Fiji's first locally managed marine area started in the tiny subsistence fishing village of Ucunivanua, population 338, in 1997. But its success, both in rebuilding depleted fish stocks and in improving local incomes, quickly led to replication, says Jamison Ervin, manager of the United Nations Development Programme’s Nature for Development program. 

Nearly 500 villages in Fiji – together managing about 80 percent of the country’s fishing areas – now have similar local management systems, and the model has been replicated in 20 countries.

“This tiny story of how one community conserved an area in one remote area of Fiji is reaching the world,” says Dr. Ervin. Her program is bringing representatives from that project, along with representatives from 13 other communities who have made significant contributions to oceans conservation, to the conference this week, and giving them communications training and a platform to share their stories.

“These appear to be local, artisanal, boutique, but when you start to advocate for them, you realize how much power they have,” says Ervin.

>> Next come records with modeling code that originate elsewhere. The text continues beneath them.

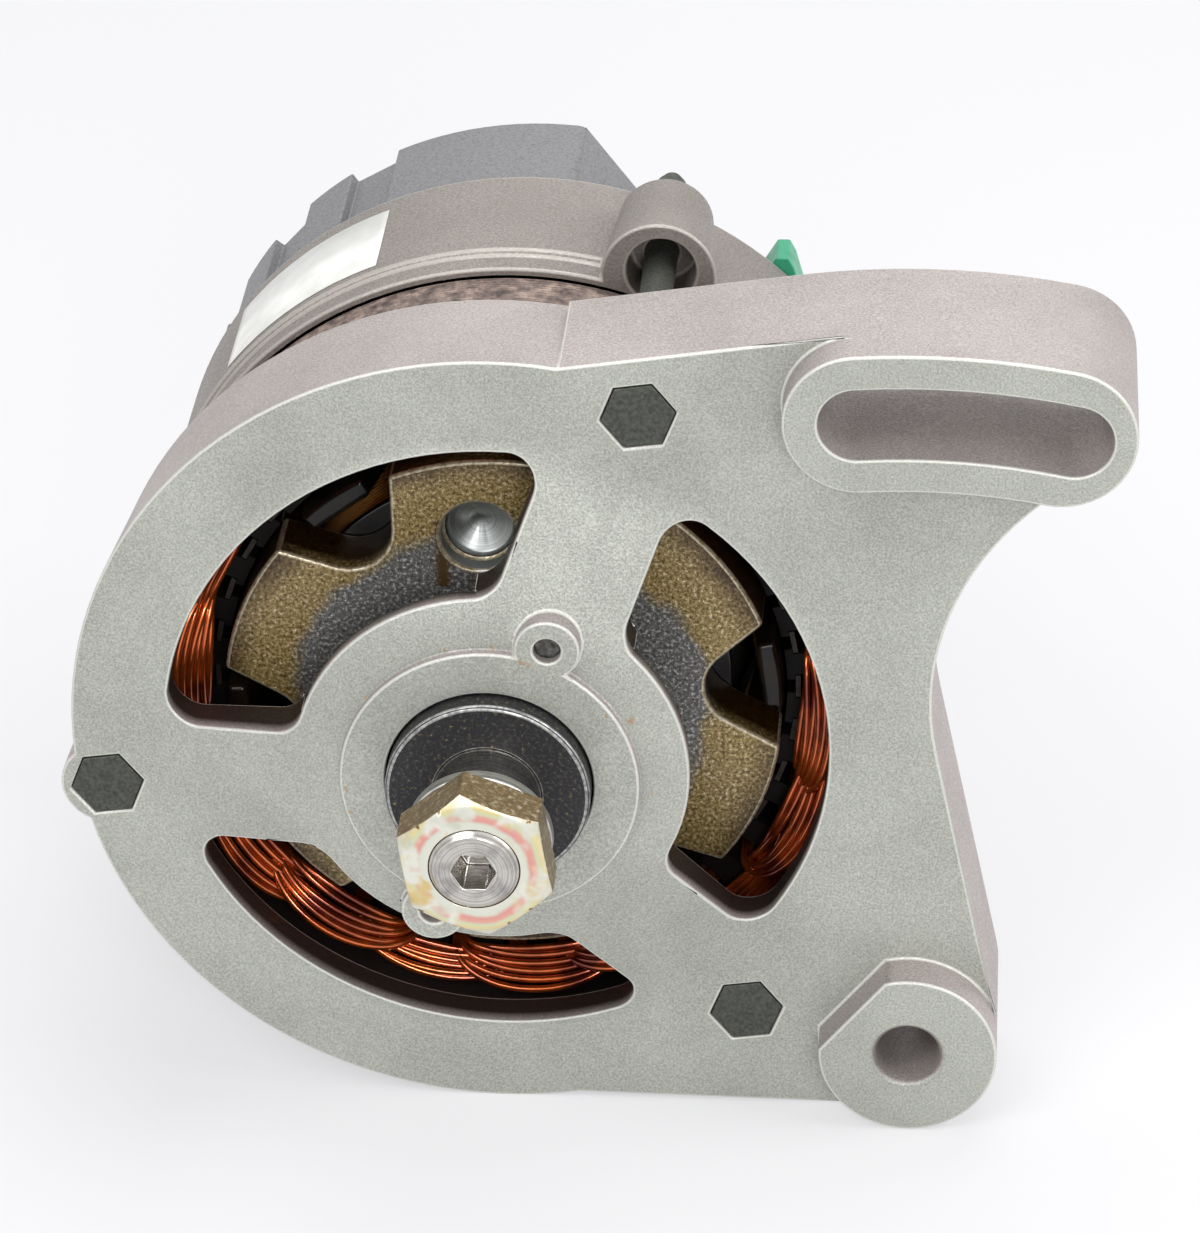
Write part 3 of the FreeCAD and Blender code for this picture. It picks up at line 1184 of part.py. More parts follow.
def make_spring_washer():
    body = new_body("spring_washer")
    ring(body, "thread_radius + fit_play", "washer_radius", f"({NECK_END}) - washer_thickness", NECK_END)
    split = cross_sketch(body, f"({NECK_END}) - washer_thickness - 1")
    polygon(split, [("-1.6", "-washer_radius - 1"), ("-0.4", "-washer_radius - 1"), ("1.6", "-thread_radius / 2"),
                    ("0.4", "-thread_radius / 2")])
    pocket(body, split, "washer_thickness + 2")
    return body


def make_hexagon_nut(label, centre, face, height, flats, bore, turn="0"):
    body = new_body(label)
    outline = cross_sketch(body, face)
    hexagon(outline, *centre, flats, turn)
    pad(body, outline, height)
    hole = cross_sketch(body, f"({face}) - 1")
    circle(hole, *centre, bore)
    pocket(body, hole, f"{height} + 2")
    return body


def make_shaft_nut():
    body = make_hexagon_nut("shaft_nut", ("0", "0"), NUT_FACE, "nut_height", "nut_flats",
                            "thread_radius + fit_play", "98.6")
    reach = "(nut_flats / 2 / cos(30))"
    rise = f"(({reach} - nut_flats / 2 + 0.6) * 0.55)"
    turned(body, [("nut_flats / 2 - 0.6", f"{NUT_FACE} - 1"), (f"{reach} + 1", f"{NUT_FACE} - 1"),
                  (f"{reach} + 1", f"{NUT_FACE} + {rise} + 0.55"), ("nut_flats / 2 - 0.6", NUT_FACE)], cut=True)
    return body


# Rectifier and terminals


def sector(sketch, inner, outer, start, end):
    """Part of a ring between two angles given in degrees."""
    low, high = size_of(inner), size_of(outer)
    first, last = size_of(start), size_of(end)

    def at(radius, angle):
        return radius * math.cos(math.radians(angle)), radius * math.sin(math.radians(angle))

    outer_arc = arc(sketch, (0, 0), high, first, last)
    inner_arc = arc(sketch, (0, 0), low, first, last)
    start_side = line(sketch, at(low, first), at(high, first))
    end_side = line(sketch, at(high, last), at(low, last))
    meet(sketch, start_side, 2, outer_arc, 1)
    meet(sketch, outer_arc, 2, end_side, 1)
    meet(sketch, end_side, 2, inner_arc, 2)
    meet(sketch, inner_arc, 1, start_side, 1)
    pin_point(sketch, outer_arc, 3, "0", "0")
    pin_point(sketch, inner_arc, 3, "0", "0")
    datum(sketch, "Radius", (outer_arc,), outer)
    datum(sketch, "Radius", (inner_arc,), inner)
    for item, radius in ((outer_arc, outer), (inner_arc, inner)):
        for point, angle in ((1, start), (2, end)):
            sideways = abs(math.sin(math.radians(size_of(angle)))) > 0.7
            x, z = place(radius, f"({angle})")
            datum(sketch, "DistanceX" if sideways else "DistanceY", (-1, 1, item, point), x if sideways else z)


def drill(body, station, depth, places, radius):
    holes = cross_sketch(body, station)
    for centre in places:
        circle(holes, *centre, radius)
    return pocket(body, holes, depth)


def tab_outline(sketch, margin):
    """Strap from the positive heat sink to the output stud."""
    polygon(sketch, [("12 - 2 * " + margin, f"36 + {margin}"), ("10 - 2 * " + margin, f"26 - {margin}"),
                     (f"stud_x + tab_width / 2 + {margin}", f"stud_z - tab_width / 2 - {margin}"),
                     (f"stud_x + tab_width / 2 + {margin}", f"stud_z + tab_width / 2 + {margin}")])


def make_positive_heat_sink():
    body = new_body("positive_heat_sink")
    plate = cross_sketch(body, POSITIVE_SINK)
    sector(plate, SINK_INNER, SINK_MIDDLE, "sink_from", "sink_to")
    pad(body, plate, "sink_thickness")
    tab = cross_sketch(body, POSITIVE_SINK)
    tab_outline(tab, "0")
    pad(body, tab, "sink_thickness")
    before = f"{POSITIVE_SINK} - 1"
    diodes = [place(DIODE_REACH, angle) for angle in POSITIVE_DIODES]
    drill(body, before, "sink_thickness + 2", diodes, "diode_radius + fit_play")
    screws = [place(DIODE_REACH, angle) for angle in POSITIVE_SCREWS]
    drill(body, before, "sink_thickness + 2", screws, "screw_radius + fit_play")
    drill(body, before, "sink_thickness + 2", [("stud_x", "stud_z")], "stud_shank_radius + fit_play")
    return body


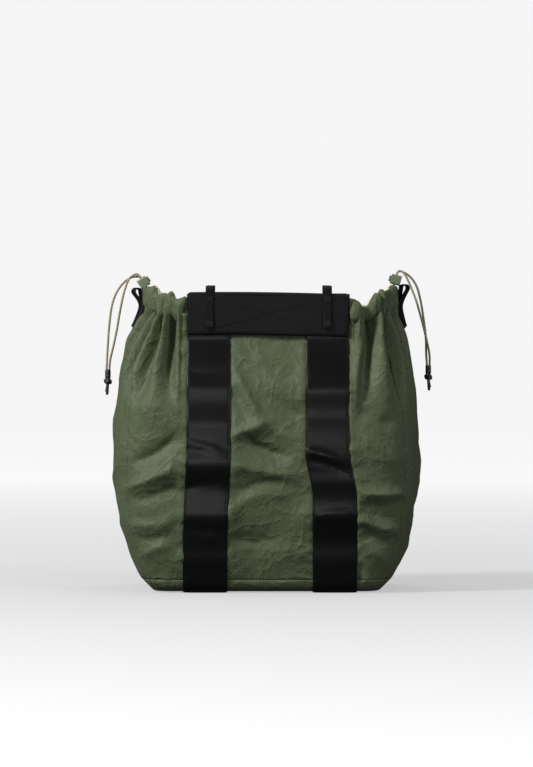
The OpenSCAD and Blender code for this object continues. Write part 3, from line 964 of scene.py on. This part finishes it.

Plastic pollution: A more persistent problem

Still, if the attitude this week is one of optimism and solutions, oceans advocates say that some of the problems the seas are facing are deep-seated and intractable.

Pollution and trash – most of it plastics – is rapidly filling up the oceans, with more than 8 million metric tons of plastic going in each year. Recent photos showed the trash-strewn beaches of a tiny, remote, uninhabited island in the Pacific that has the highest recorded density of trash anywhere in the world. The waste threatens and kills marine mammals, seabirds, turtles, and fish.

Dealing with the issue, say conservationists, will necessitate major changes on the part of both companies and consumers.

And oceans are also one of the parts of the world most intricately linked to climate change: They absorb about 30 percent of human carbon dioxide emissions and the vast majority of the Earth’s excess heat energy. Sea-level rise – threatening numerous coastal cities and communities – is one of the biggest likely consequences of climate change in the coming century. And steadily warming and acidifying waters, both direct results of climate change, are having big effects on marine life and coral reefs, many of which are rapidly dying.

“We can fix overfishing,” says Mr. Sharpless of Oceana. “We can even beat some big polluters. But we have not come up with an independent solution to the damage that is being done to the oceans from climate change.”

Dr. Pauly, the fisheries biologist, also views those challenges as massive and daunting, but says that asking about optimism or pessimism is the wrong way to frame the question.

“We fight against these things not because we know we’re going to win, but because we have no alternative,” he says, citing other seemingly “lost causes,” like the Civil Rights movement or the harm inflicted by Big Tobacco. “One day, if you’re lucky, you win.”